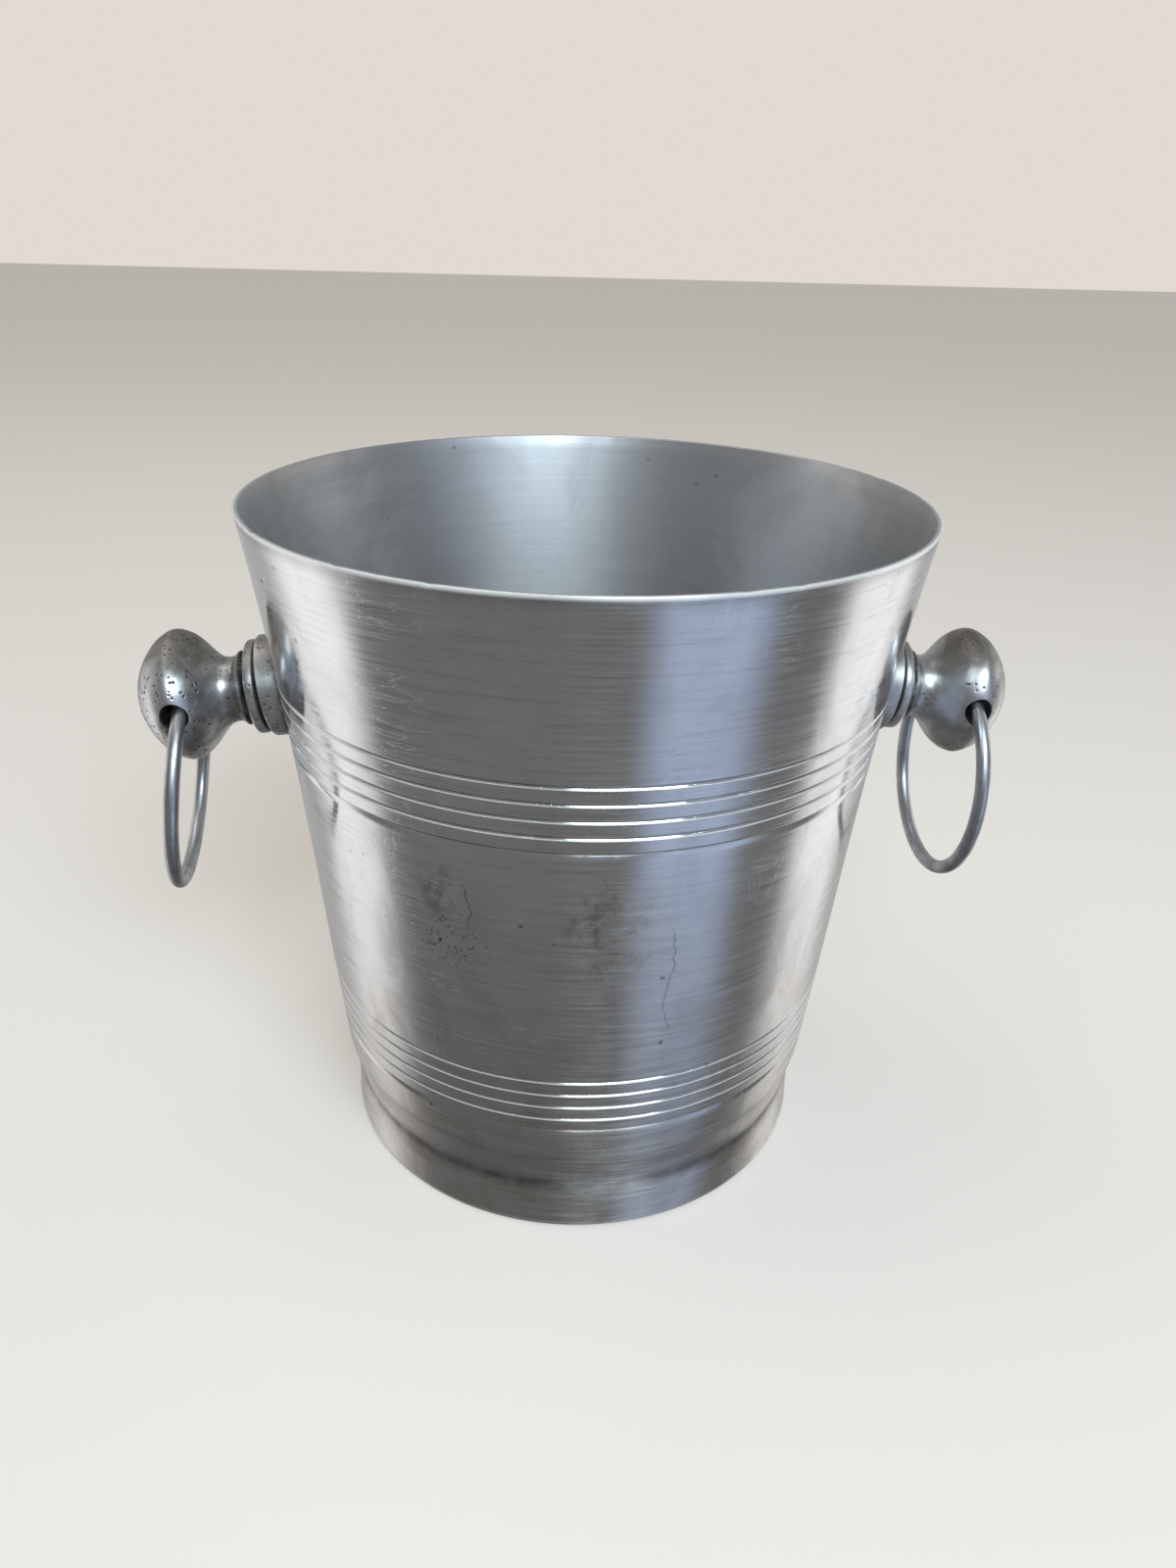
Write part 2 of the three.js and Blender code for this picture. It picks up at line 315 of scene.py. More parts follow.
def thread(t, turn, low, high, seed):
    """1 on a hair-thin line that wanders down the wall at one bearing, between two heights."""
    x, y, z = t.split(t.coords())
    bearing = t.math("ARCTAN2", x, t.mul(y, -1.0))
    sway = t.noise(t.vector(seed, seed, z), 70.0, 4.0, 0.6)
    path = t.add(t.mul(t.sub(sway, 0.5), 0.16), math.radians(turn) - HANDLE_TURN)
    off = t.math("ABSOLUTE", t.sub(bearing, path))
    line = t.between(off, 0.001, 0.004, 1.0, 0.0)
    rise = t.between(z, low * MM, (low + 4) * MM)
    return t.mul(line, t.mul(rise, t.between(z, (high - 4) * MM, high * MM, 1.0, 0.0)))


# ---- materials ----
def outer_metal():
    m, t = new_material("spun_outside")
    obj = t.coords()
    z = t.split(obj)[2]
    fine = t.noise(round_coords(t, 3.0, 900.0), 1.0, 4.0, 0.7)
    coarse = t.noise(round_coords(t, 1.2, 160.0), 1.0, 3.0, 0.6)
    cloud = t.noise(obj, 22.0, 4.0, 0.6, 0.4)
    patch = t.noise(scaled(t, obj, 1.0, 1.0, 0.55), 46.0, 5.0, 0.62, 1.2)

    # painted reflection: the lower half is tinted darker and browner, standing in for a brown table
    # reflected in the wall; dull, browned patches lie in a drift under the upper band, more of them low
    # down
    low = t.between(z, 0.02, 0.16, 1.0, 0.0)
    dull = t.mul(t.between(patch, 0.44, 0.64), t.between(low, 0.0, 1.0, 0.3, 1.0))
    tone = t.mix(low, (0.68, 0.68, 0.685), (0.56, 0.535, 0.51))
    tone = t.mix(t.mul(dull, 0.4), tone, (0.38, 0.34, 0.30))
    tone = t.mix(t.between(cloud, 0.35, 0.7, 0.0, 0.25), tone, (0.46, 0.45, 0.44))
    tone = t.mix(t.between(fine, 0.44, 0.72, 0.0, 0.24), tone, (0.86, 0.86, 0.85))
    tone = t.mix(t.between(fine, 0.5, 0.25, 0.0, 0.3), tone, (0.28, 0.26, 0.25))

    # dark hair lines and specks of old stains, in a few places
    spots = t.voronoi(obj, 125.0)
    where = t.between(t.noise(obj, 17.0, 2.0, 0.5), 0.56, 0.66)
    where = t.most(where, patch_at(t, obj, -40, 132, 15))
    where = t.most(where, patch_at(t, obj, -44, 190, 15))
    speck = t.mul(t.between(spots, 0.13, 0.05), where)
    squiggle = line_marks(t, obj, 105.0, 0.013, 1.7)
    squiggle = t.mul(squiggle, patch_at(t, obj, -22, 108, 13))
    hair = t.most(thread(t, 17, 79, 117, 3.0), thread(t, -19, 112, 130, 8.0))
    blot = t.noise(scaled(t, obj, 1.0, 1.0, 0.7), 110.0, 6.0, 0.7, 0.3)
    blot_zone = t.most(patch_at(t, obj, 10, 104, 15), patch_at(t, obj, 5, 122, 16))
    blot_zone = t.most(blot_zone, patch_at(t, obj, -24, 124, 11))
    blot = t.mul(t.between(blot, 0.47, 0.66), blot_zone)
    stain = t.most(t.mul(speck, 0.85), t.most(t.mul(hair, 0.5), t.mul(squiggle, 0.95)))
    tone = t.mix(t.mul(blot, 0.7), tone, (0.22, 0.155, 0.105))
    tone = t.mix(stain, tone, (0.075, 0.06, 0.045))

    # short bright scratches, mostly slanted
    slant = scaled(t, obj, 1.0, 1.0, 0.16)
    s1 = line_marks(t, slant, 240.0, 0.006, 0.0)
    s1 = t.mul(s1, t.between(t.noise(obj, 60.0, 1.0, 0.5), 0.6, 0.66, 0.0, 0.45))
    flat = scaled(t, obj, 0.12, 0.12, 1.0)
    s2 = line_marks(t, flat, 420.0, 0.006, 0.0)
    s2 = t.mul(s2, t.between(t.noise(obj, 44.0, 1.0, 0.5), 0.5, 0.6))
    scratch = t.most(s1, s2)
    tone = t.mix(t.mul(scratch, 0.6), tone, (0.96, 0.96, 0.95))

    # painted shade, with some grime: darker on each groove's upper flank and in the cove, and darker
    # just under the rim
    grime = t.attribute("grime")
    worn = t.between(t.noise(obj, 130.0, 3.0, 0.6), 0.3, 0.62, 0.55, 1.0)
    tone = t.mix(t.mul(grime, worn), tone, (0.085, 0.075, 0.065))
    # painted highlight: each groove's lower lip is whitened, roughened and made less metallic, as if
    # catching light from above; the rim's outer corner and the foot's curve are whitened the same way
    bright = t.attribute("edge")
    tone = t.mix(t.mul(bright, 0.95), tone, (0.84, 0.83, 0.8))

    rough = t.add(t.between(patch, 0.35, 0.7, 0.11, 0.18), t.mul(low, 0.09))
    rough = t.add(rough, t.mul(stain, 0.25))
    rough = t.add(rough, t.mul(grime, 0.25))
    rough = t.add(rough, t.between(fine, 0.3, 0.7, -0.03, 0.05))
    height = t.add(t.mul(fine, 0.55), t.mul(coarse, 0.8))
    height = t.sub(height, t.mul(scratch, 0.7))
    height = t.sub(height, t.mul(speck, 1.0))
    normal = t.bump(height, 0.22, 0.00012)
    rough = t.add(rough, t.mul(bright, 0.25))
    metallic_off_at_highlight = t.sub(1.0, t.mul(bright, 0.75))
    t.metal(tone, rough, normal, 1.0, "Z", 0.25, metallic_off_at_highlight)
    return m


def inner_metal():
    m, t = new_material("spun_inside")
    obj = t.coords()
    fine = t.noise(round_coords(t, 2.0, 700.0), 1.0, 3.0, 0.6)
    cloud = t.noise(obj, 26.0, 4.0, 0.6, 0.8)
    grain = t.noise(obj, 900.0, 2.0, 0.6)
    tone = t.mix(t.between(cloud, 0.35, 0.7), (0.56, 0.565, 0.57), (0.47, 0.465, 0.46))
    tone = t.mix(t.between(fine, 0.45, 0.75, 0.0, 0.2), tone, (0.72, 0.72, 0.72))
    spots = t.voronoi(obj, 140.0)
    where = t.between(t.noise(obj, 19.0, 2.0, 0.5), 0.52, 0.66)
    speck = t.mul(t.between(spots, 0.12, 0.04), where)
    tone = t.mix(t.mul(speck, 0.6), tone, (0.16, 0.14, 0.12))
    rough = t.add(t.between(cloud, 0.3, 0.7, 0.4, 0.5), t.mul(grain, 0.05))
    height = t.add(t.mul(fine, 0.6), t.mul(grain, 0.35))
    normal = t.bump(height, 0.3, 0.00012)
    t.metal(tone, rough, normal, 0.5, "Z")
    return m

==

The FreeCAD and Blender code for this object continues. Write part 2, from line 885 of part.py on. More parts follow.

▸ EXERCISE TASK: Repeat the span of lines that opens with the line holding "Write part 2 of" and closes with the line holding "return t.mul(line, t.mul(rise, t.between(z, (high", exactly as it stands.

▸ RESPONSE TO THE TASK:
Write part 2 of the three.js and Blender code for this picture. It picks up at line 315 of scene.py. More parts follow.
def thread(t, turn, low, high, seed):
    """1 on a hair-thin line that wanders down the wall at one bearing, between two heights."""
    x, y, z = t.split(t.coords())
    bearing = t.math("ARCTAN2", x, t.mul(y, -1.0))
    sway = t.noise(t.vector(seed, seed, z), 70.0, 4.0, 0.6)
    path = t.add(t.mul(t.sub(sway, 0.5), 0.16), math.radians(turn) - HANDLE_TURN)
    off = t.math("ABSOLUTE", t.sub(bearing, path))
    line = t.between(off, 0.001, 0.004, 1.0, 0.0)
    rise = t.between(z, low * MM, (low + 4) * MM)
    return t.mul(line, t.mul(rise, t.between(z, (high - 4) * MM, high * MM, 1.0, 0.0)))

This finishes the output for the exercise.